Insurance Holdings Limited, Pension Insurance Corporation Group Limited, Pension Insurance Corporation plc, PFIH Limited, Price Forbes & Partners Limited and Temple Bar Investment Trust plc.
PGH is not aware of any conflicts of interest between any duties owed by the Directors to PGH and their private interests or other duties. PGH has procedures in place to identify and manage conflicts that may arise.
Recent Developments
The sub-section entitled "Recent developments" under the section entitled "Information on the Group" on page 189 of the Prospectus shall be updated by the addition of the following words to the end of the second paragraph:
"PGH has received regulatory approvals from the FCA and the PRA and expects to receive regulatory approval from the CBI by 30 August 2018. PGH anticipates that completion of the Acquisition will take place on 31 August 2018 (subject to obtaining regulatory approval from the CBI by 30 August 2018)."
General
The Issuers will provide, without charge, to each person to whom a copy of this Supplement has been delivered, upon the oral or written request of such person, a copy of any or all of the documents which are incorporated in whole or in part in the Prospectus. Written or oral requests for such documents should be directed to PGH at its principal place of business at Juxon House, 100 St Paul's Churchyard, London EC4M 8BU, United Kingdom. Copies of all documents incorporated by reference in the Prospectus can also be viewed on PGH's corporate website at http://www.thephoenixgroup.com and are also available free of charge on the website of the Regulatory News Service operated by the London Stock Exchange at http://www.londonstockexchange.com/exchange/news/market-news/market-news-home.html.

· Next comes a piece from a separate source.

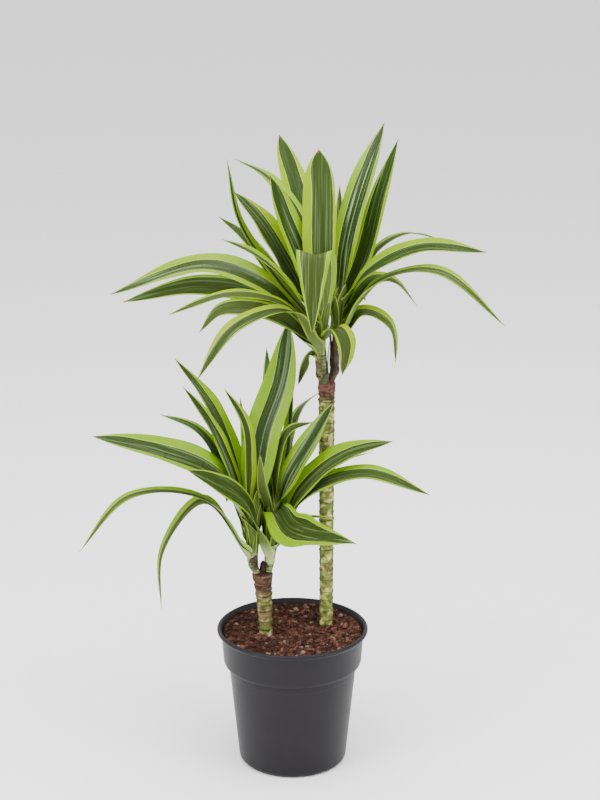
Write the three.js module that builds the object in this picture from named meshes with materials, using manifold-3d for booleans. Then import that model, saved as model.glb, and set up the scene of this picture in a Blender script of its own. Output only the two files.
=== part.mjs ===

To the extent that there is any inconsistency between: (a) any statement in this Supplement; and (b) any other statement in, or incorporated by reference into, the Prospectus, the statements in (a) above will prevail.
Save as disclosed in this Supplement, there has been no other significant new factor, material mistake or inaccuracy relating to information included in the Prospectus since the publication of the Prospectus.